A Love Supreme: music and spirituality
“A Love Supreme” represents the symbolic core of Coltrane’s poetics. Structured as a four-movement suite, it unites improvisation, composition, and spiritual declaration into a single coherent form.
This work marks a point of no return: music is no longer only an artistic language, but an act of faith, meditation, and inner testimony.
Final phase: free jazz and the avant-garde (1965–1967)
In his final years Coltrane pushed his research into increasingly radical territories, embracing elements of free jazz and breaking traditional structures of harmony and form. The arrival of new musicians and the use of additional instruments further expanded the sonic spectrum.
Often controversial at the time of release, this period was later reassessed as one of the boldest and most visionary phases of twentieth-century jazz.
Musical style and expressive language
Some defining traits of John Coltrane’s style include:
Relentless research: continuous study of scales, harmony, and timbral possibilities.

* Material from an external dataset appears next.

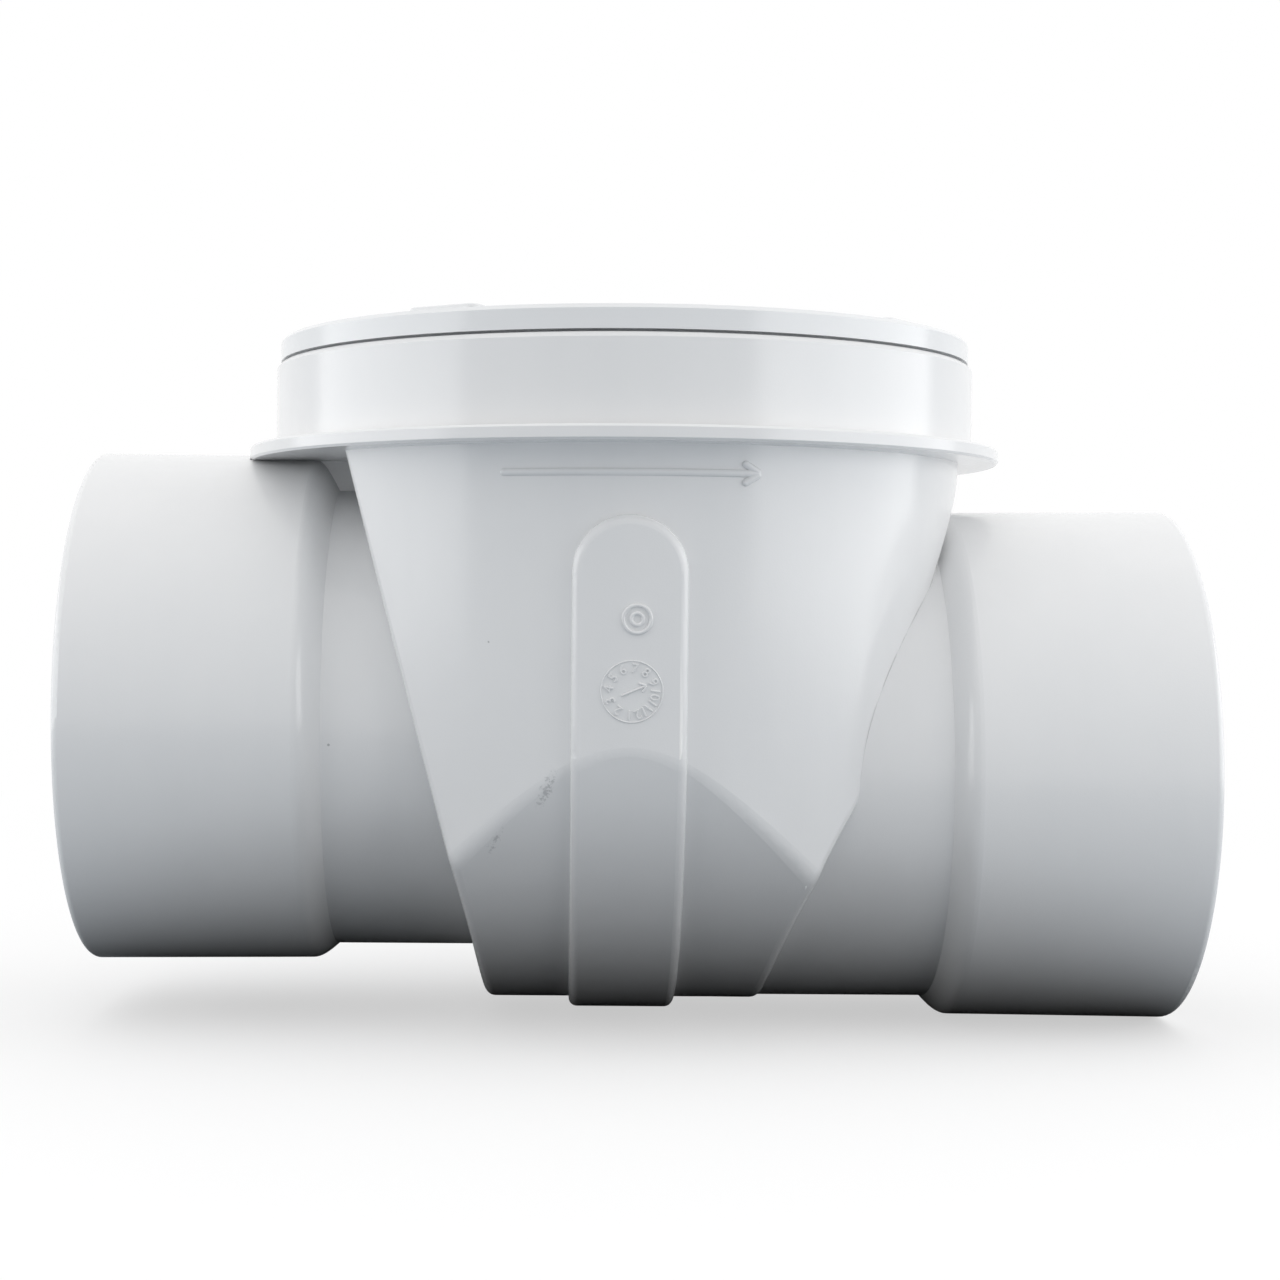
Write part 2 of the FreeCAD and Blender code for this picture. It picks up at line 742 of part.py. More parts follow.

Improvisational intensity: extended solos as narrative and meditative journeys.
Sound at the center: exploration of multiphonics, altissimo, and extreme dynamics.
Spiritual dimension: music conceived as an ethical and transcendent practice.
Cross-genre influence: lasting impact on jazz, experimental rock, and contemporary art music.
Full discography
Studio albums as leader
1957 – Coltrane
1957 – Blue Train
1958 – Soultrane
1958 – Lush Life
1959 – Giant Steps
1960 – Coltrane Jazz
1960 – My Favorite Things
1961 – Africa/Brass
1961 – Olé Coltrane
1962 – Coltrane
1963 – Ballads
1963 – Impressions
1964 – Crescent
1964 – A Love Supreme
1965 – The John Coltrane Quartet Plays
1965 – Ascension
1966 – Meditations
1966 – Kulu Sé Mama
1967 – Expression
Live albums
1962 – Live at the Village Vanguard
1963 – Impressions (Live)
1965 – Live at Birdland
1971 – Live in Japan (recordings from 1966)
Posthumous and archival releases
1974 – Interstellar Space
1978 – Stellar Regions
1995 – The Classic Quartet: Complete Impulse! Studio Recordings
2005 – One Down, One Up: Live at the Half Note
2018 – Both Directions at Once: The Lost Album
Historical and cultural impact
John Coltrane transformed jazz into a laboratory of continuous research, influencing generations of musicians and reshaping the relationship between technique, expression, and spirituality. His work opened jazz to new formal and philosophical dimensions, making it one of the most advanced musical languages of the twentieth century.
Critical reading: John Coltrane’s contribution to modern music
Coltrane’s contribution can be understood as a radical expansion of musical language, in which improvisation becomes an act of knowledge and spiritual inquiry. His legacy lies not only in technical innovations, but in demonstrating that music can be a path of personal and collective transformation.
Coltrane remains a defining reference for anyone who understands music as research, ethics, and vision.